Material provided »
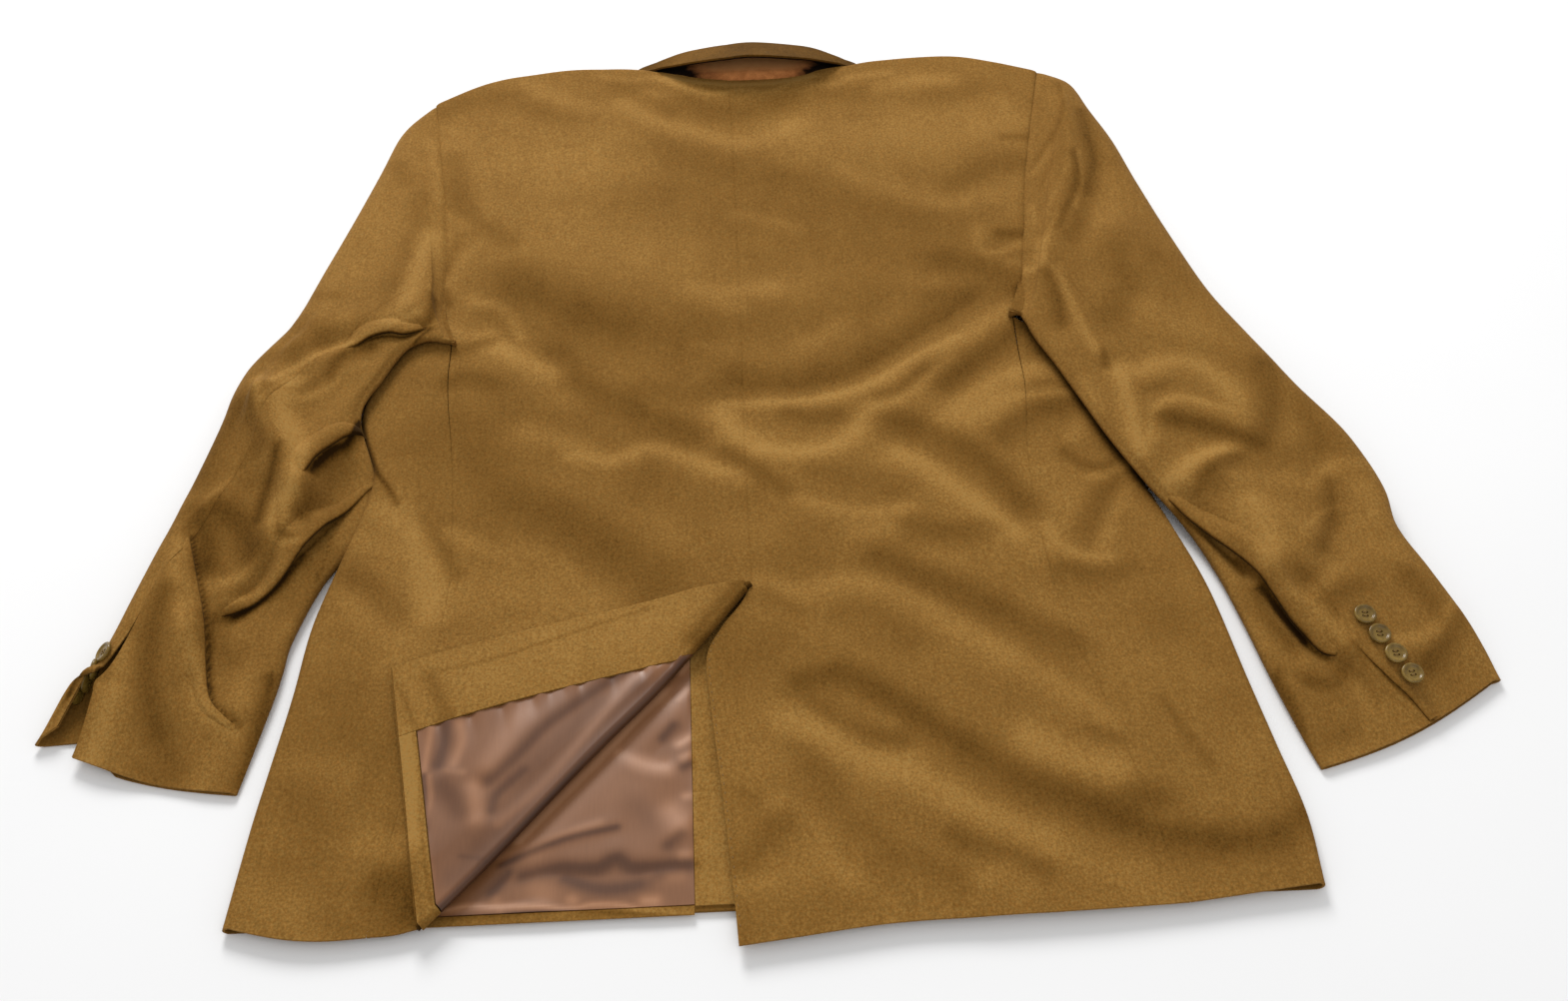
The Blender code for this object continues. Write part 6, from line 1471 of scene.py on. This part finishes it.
def sleeve_pieces(side):
    """Cut a sleeve's rings along its two seams, into the top and the under sleeve."""
    right = side == "right"
    rings, shades = sleeve(side)
    tree = BVHTree.FromPolygons(rings.reshape(-1, 3).tolist(),
                                quads(*rings.shape[:2], False, 0).tolist())
    lips = [lip(tree, sleeve_folds[side], *row)
            for row in (SLEEVE_LIPS_RIGHT if right else SLEEVE_LIPS_LEFT)]
    seam_col = COLS_U + COLS_OUT - 1
    bottom_col = seam_col + COLS_IN + COLS_U
    upper = list(range(bottom_col, rings.shape[1])) + list(range(0, seam_col + 1))
    under = list(range(seam_col, bottom_col + 1))
    for part, columns, finish, slot in (("top", upper, suede_cloth, "suede"),
                                        ("under", under, suede_side, "suede_side")):
        grid, shade = rings[:, columns].copy(), shades[:, columns].copy()
        own, other = (-1, -2) if part == "top" else (0, 1)
        grid[:, own] += unit(grid[:, other] - grid[:, own]) * SEAM
        grid[:, own, 2] -= 0.015
        shade[:, own] -= 0.2
        if part == "top" and not right:
            grid = opened_cuff(grid)
        made = wall(f"sleeve_{side}_{part}_cloth", [(grid, shade, CLOTH, not right)]
                    + (lips if part == "top" else []), finish)
        lay(made, grid, f"sleeve_{side}_{part}")


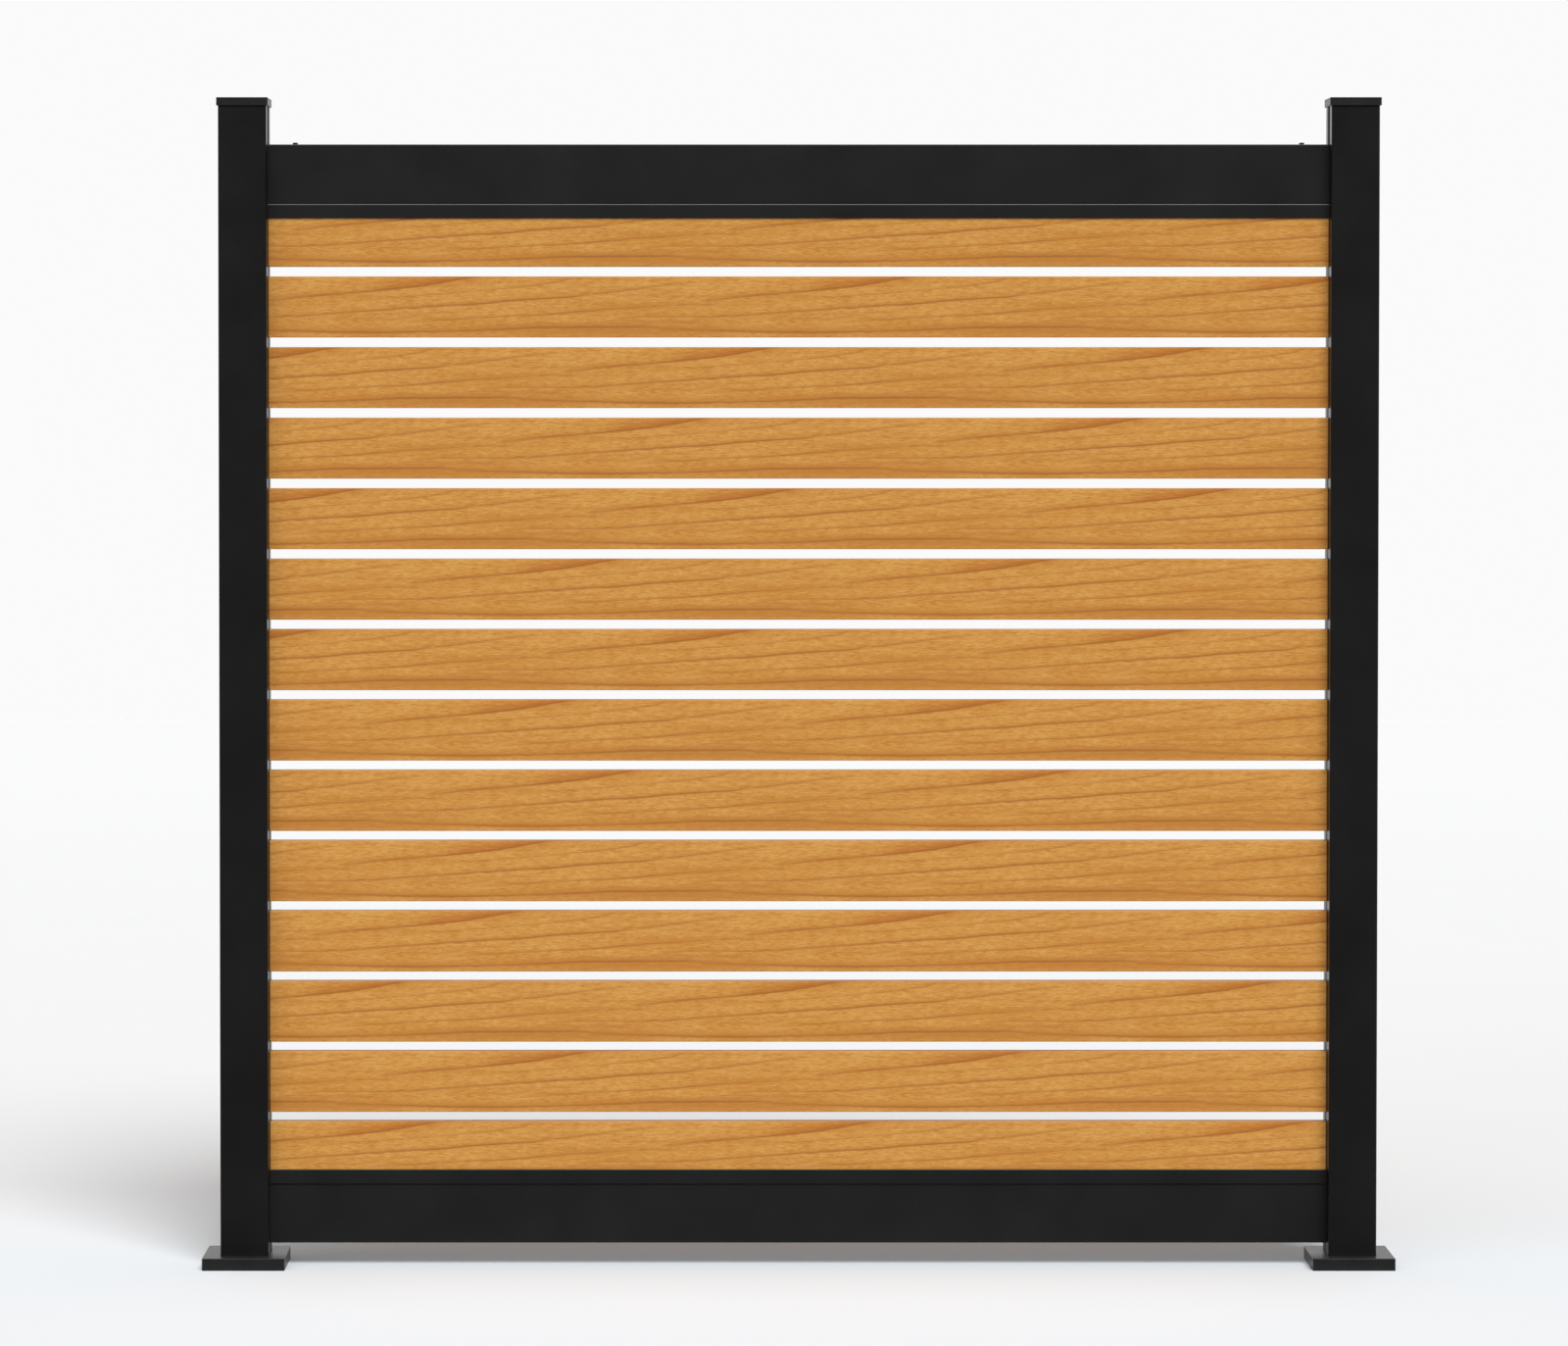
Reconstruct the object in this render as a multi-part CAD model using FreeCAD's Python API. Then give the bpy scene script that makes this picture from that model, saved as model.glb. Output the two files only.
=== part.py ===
import FreeCAD, Part
import math
import os

# Garden privacy screen: two slotted square posts on base plates, with a stack of wood-print
# slats held between them by a black rail and channel at the bottom and at the top.
# Millimetres. X runs along the screen, Y through it (the front faces -Y) and Z is up.
# The origin is on the ground, midway between the posts and midway through the screen.

Vector = FreeCAD.Vector
ORIGIN = Vector(0, 0, 0)
X_AXIS = Vector(1, 0, 0)
Y_AXIS = Vector(0, 1, 0)
Z_AXIS = Vector(0, 0, 1)
QUARTER_TURN = 90.0
HALF_TURN = 180.0
HEXAGON_SIDES = 6
SIXTH_TURN = 60.0
UPWARDS = 1
DOWNWARDS = -1

# Overall layout
clear_opening = 1653.0
ground_clearance = 35.3
post_above_top_rail = 69.3

# Posts: extruded square tubes with a slot down the inner face and a screw port in each corner
post_size = 75.0
post_wall = 2.0
post_corner_radius = 2.5
slot_depth = 22.0
slot_side_clearance = 0.5
port_wall = 1.9
port_mouth = 1.6
port_bite = 0.2

# Slats: hollow extrusions on edge, one above another
slat_count = 14
slat_height = 95.0
slat_thickness = 22.0
slat_wall = 1.5
slat_corner_radius = 1.5
slat_web_count = 2
slat_gap = 15.0
end_clearance = 1.0

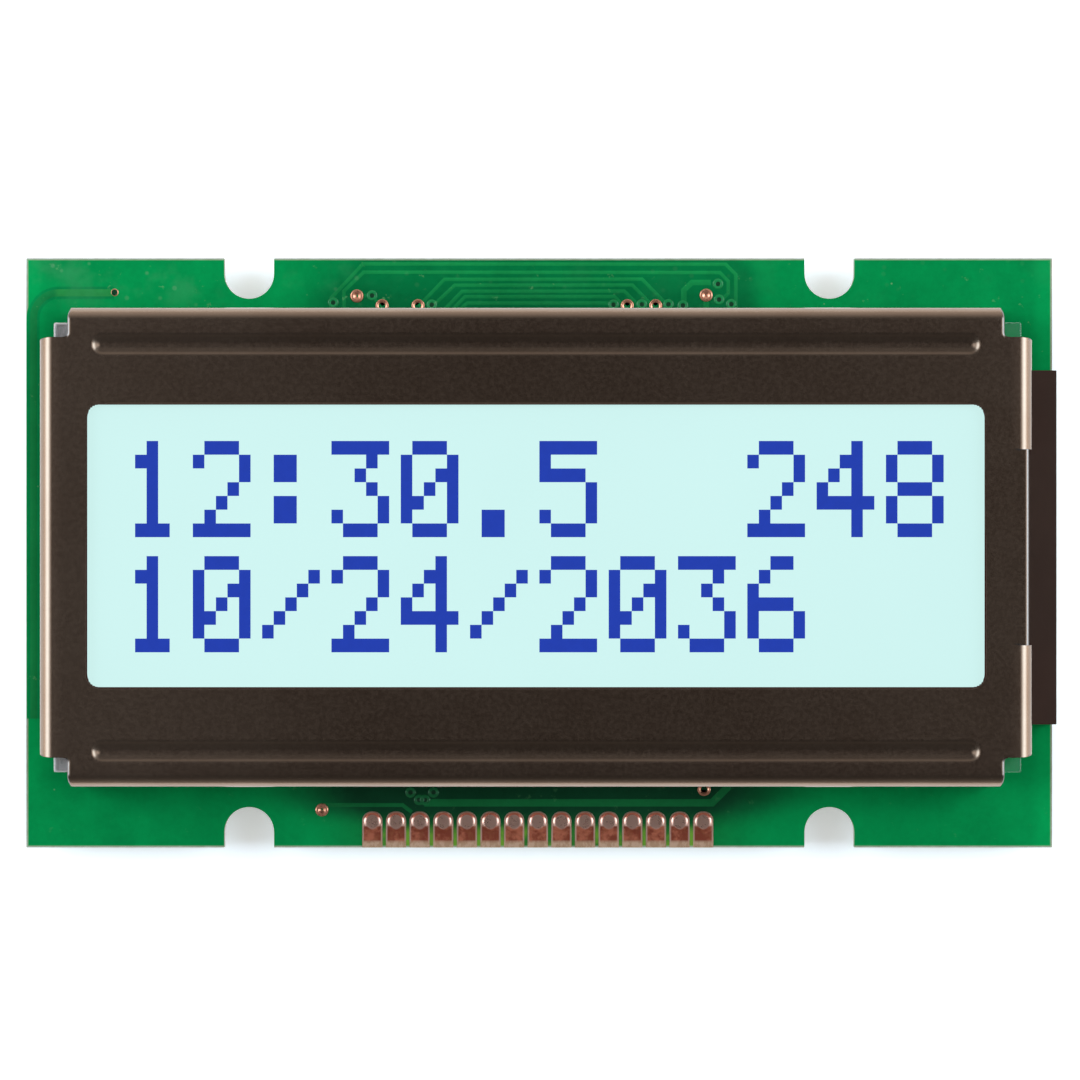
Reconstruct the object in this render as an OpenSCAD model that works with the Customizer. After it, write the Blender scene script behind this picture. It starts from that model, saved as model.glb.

Problem to solve » Write out the data exactly as it stands.

Written solution »
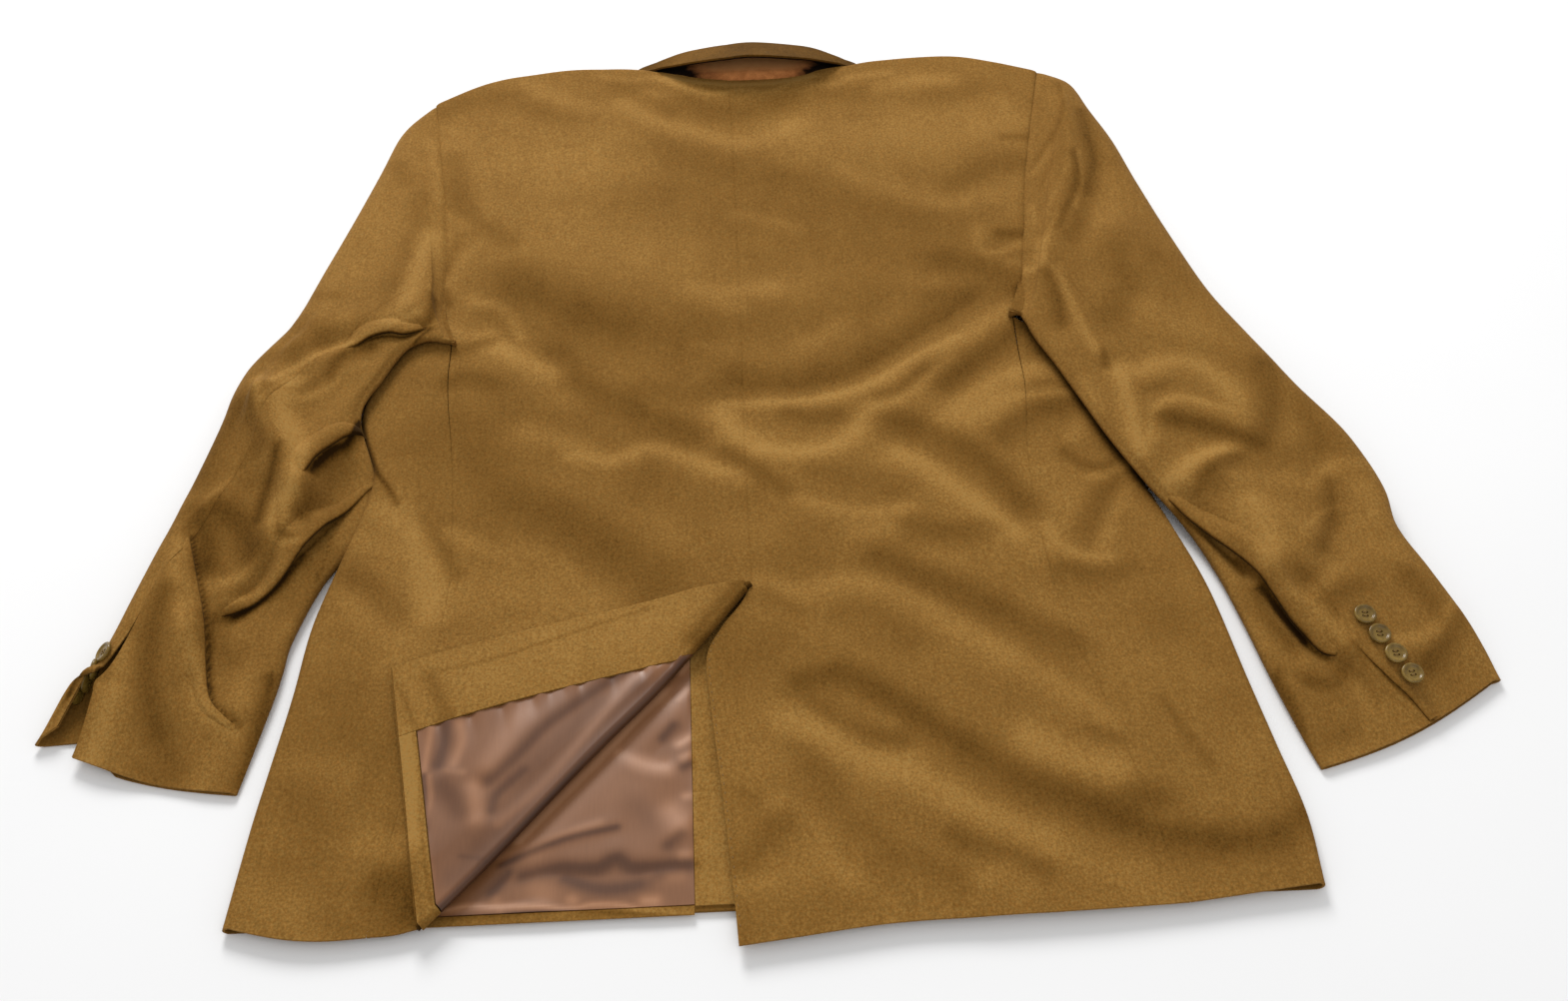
The Blender code for this object continues. Write part 6, from line 1471 of scene.py on. This part finishes it.
def sleeve_pieces(side):
    """Cut a sleeve's rings along its two seams, into the top and the under sleeve."""
    right = side == "right"
    rings, shades = sleeve(side)
    tree = BVHTree.FromPolygons(rings.reshape(-1, 3).tolist(),
                                quads(*rings.shape[:2], False, 0).tolist())
    lips = [lip(tree, sleeve_folds[side], *row)
            for row in (SLEEVE_LIPS_RIGHT if right else SLEEVE_LIPS_LEFT)]
    seam_col = COLS_U + COLS_OUT - 1
    bottom_col = seam_col + COLS_IN + COLS_U
    upper = list(range(bottom_col, rings.shape[1])) + list(range(0, seam_col + 1))
    under = list(range(seam_col, bottom_col + 1))
    for part, columns, finish, slot in (("top", upper, suede_cloth, "suede"),
                                        ("under", under, suede_side, "suede_side")):
        grid, shade = rings[:, columns].copy(), shades[:, columns].copy()
        own, other = (-1, -2) if part == "top" else (0, 1)
        grid[:, own] += unit(grid[:, other] - grid[:, own]) * SEAM
        grid[:, own, 2] -= 0.015
        shade[:, own] -= 0.2
        if part == "top" and not right:
            grid = opened_cuff(grid)
        made = wall(f"sleeve_{side}_{part}_cloth", [(grid, shade, CLOTH, not right)]
                    + (lips if part == "top" else []), finish)
        lay(made, grid, f"sleeve_{side}_{part}")


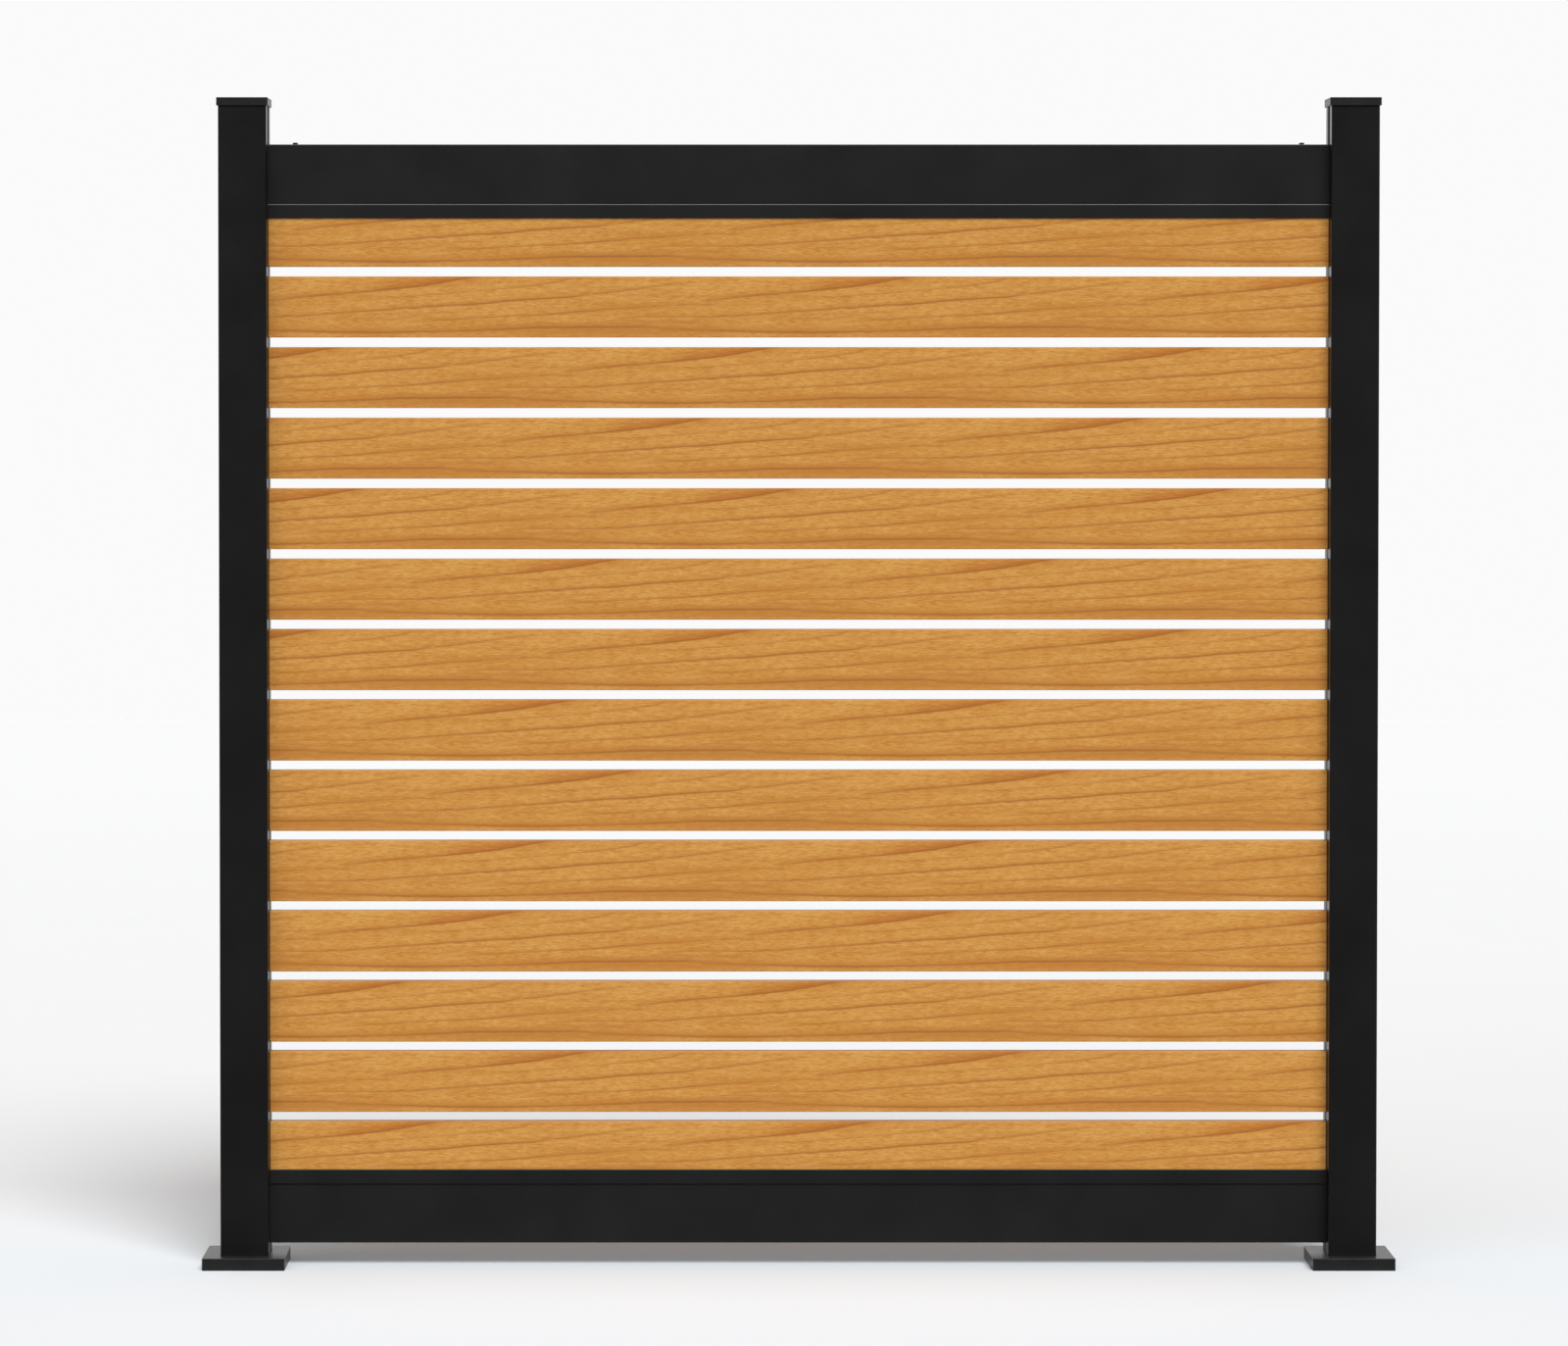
Reconstruct the object in this render as a multi-part CAD model using FreeCAD's Python API. Then give the bpy scene script that makes this picture from that model, saved as model.glb. Output the two files only.
=== part.py ===
import FreeCAD, Part
import math
import os

# Garden privacy screen: two slotted square posts on base plates, with a stack of wood-print
# slats held between them by a black rail and channel at the bottom and at the top.
# Millimetres. X runs along the screen, Y through it (the front faces -Y) and Z is up.
# The origin is on the ground, midway between the posts and midway through the screen.

Vector = FreeCAD.Vector
ORIGIN = Vector(0, 0, 0)
X_AXIS = Vector(1, 0, 0)
Y_AXIS = Vector(0, 1, 0)
Z_AXIS = Vector(0, 0, 1)
QUARTER_TURN = 90.0
HALF_TURN = 180.0
HEXAGON_SIDES = 6
SIXTH_TURN = 60.0
UPWARDS = 1
DOWNWARDS = -1

# Overall layout
clear_opening = 1653.0
ground_clearance = 35.3
post_above_top_rail = 69.3

# Posts: extruded square tubes with a slot down the inner face and a screw port in each corner
post_size = 75.0
post_wall = 2.0
post_corner_radius = 2.5
slot_depth = 22.0
slot_side_clearance = 0.5
port_wall = 1.9
port_mouth = 1.6
port_bite = 0.2

# Slats: hollow extrusions on edge, one above another
slat_count = 14
slat_height = 95.0
slat_thickness = 22.0
slat_wall = 1.5
slat_corner_radius = 1.5
slat_web_count = 2
slat_gap = 15.0
end_clearance = 1.0

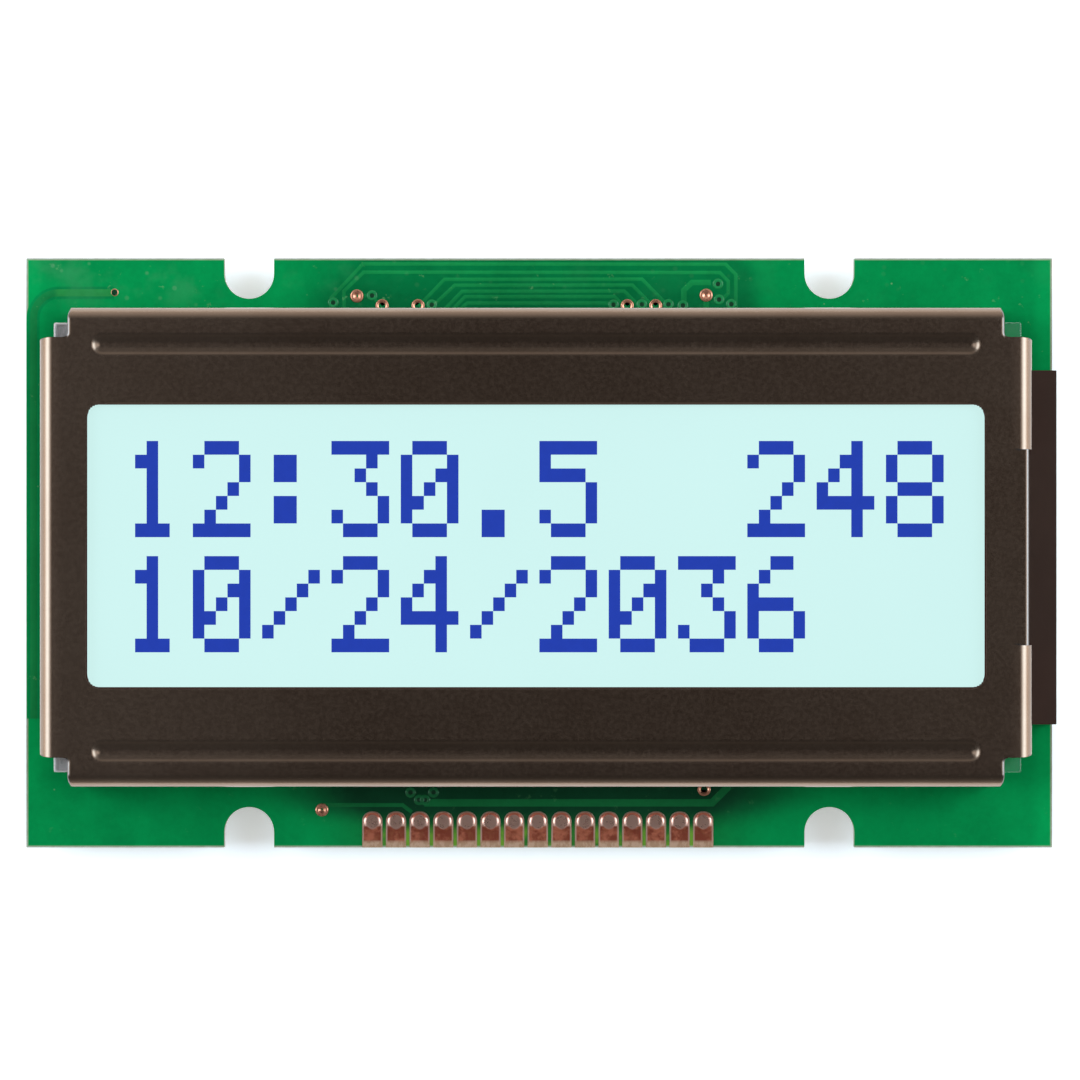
Reconstruct the object in this render as an OpenSCAD model that works with the Customizer. After it, write the Blender scene script behind this picture. It starts from that model, saved as model.glb.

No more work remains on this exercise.